Extract the complete listing and repeat it word for word.

◆ ◆ ◆

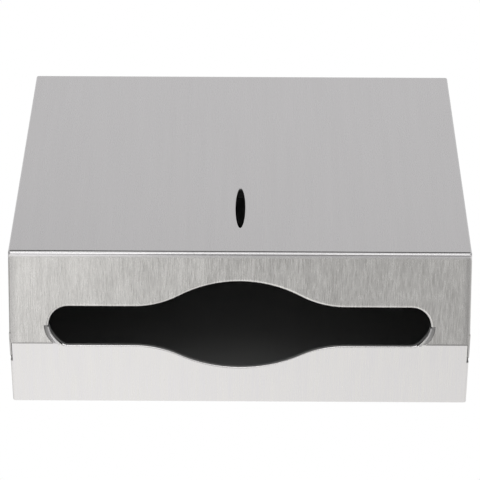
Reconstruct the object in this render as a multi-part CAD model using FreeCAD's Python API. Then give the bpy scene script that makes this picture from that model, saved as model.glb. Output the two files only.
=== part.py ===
import FreeCAD, Part
import math
import os

from FreeCAD import Placement, Rotation, Vector

# Wall-hung dispenser for folded paper towels, in satin stainless sheet.
# Millimetres, +Z up, the front faces -Y and the wall is the plane y = 0.
# The origin is the middle of the four wall-fixing holes, on the back's outer face.

# Outer sizes of the box
WIDTH = 280.0
BODY_HEIGHT = 240.5
BODY_DEPTH = 44.6
COVER_DEPTH = 53.6
LIP_DROP = 20.0
SHEET = 1.0
BEND_RADIUS = 1.5
FOLD_RADIUS = 2.6
LIP_CORNER_RADIUS = 2.4

# Lap of the cover's lip over the body's lower edge
LAP_GAP = 0.3
LAP_OVERLAP = 0.6
SEAM_GAP = 0.6
JOIN_DEPTH = 0.3
TONGUE_ROOT = 11.0

# Towel slot, measured along the lip from its rear end
SLOT_SIDE_MARGIN = 24.25
SLOT_WIDTH = 23.2
BULGE_RISE = 15.9
BULGE_HALF_SPAN = 64.0
BULGE_CROWN_SHARE = 0.575
RIM_DEPTH = 2.2
RIM_JOINT_GAP = 2.0
RIM_ROUND = 0.8
RAISED_RIM_ROUND = 0.5
NOTCH_CLEARANCE = 3.0
TONGUE_LEAN = math.radians(8.0)

# Level window in the front, an upright ellipse
WINDOW_HEIGHT = 46.8
WINDOW_WIDTH = 6.2
WINDOW_ABOVE_FOLD = 27.8

# Wall-fixing holes, measured in from the body's outer edges
FIXING_FROM_SIDE = 40.0
FIXING_FROM_END = 45.25
FIXING_HOLE_RADIUS = 2.75

# Rebate round the body's mouth, which the closed cover covers
REBATE_REACH = 8.0
REBATE_GAP = 0.7
REBATE_FOOT = 9.0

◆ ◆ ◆

▶ SOLUTION
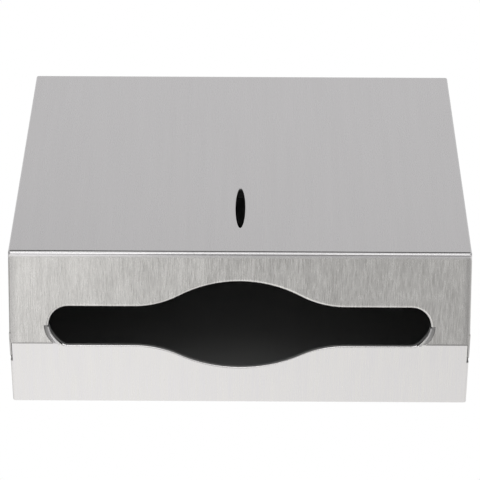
Reconstruct the object in this render as a multi-part CAD model using FreeCAD's Python API. Then give the bpy scene script that makes this picture from that model, saved as model.glb. Output the two files only.
=== part.py ===
import FreeCAD, Part
import math
import os

from FreeCAD import Placement, Rotation, Vector

# Wall-hung dispenser for folded paper towels, in satin stainless sheet.
# Millimetres, +Z up, the front faces -Y and the wall is the plane y = 0.
# The origin is the middle of the four wall-fixing holes, on the back's outer face.

# Outer sizes of the box
WIDTH = 280.0
BODY_HEIGHT = 240.5
BODY_DEPTH = 44.6
COVER_DEPTH = 53.6
LIP_DROP = 20.0
SHEET = 1.0
BEND_RADIUS = 1.5
FOLD_RADIUS = 2.6
LIP_CORNER_RADIUS = 2.4

# Lap of the cover's lip over the body's lower edge
LAP_GAP = 0.3
LAP_OVERLAP = 0.6
SEAM_GAP = 0.6
JOIN_DEPTH = 0.3
TONGUE_ROOT = 11.0

# Towel slot, measured along the lip from its rear end
SLOT_SIDE_MARGIN = 24.25
SLOT_WIDTH = 23.2
BULGE_RISE = 15.9
BULGE_HALF_SPAN = 64.0
BULGE_CROWN_SHARE = 0.575
RIM_DEPTH = 2.2
RIM_JOINT_GAP = 2.0
RIM_ROUND = 0.8
RAISED_RIM_ROUND = 0.5
NOTCH_CLEARANCE = 3.0
TONGUE_LEAN = math.radians(8.0)

# Level window in the front, an upright ellipse
WINDOW_HEIGHT = 46.8
WINDOW_WIDTH = 6.2
WINDOW_ABOVE_FOLD = 27.8

# Wall-fixing holes, measured in from the body's outer edges
FIXING_FROM_SIDE = 40.0
FIXING_FROM_END = 45.25
FIXING_HOLE_RADIUS = 2.75

# Rebate round the body's mouth, which the closed cover covers
REBATE_REACH = 8.0
REBATE_GAP = 0.7
REBATE_FOOT = 9.0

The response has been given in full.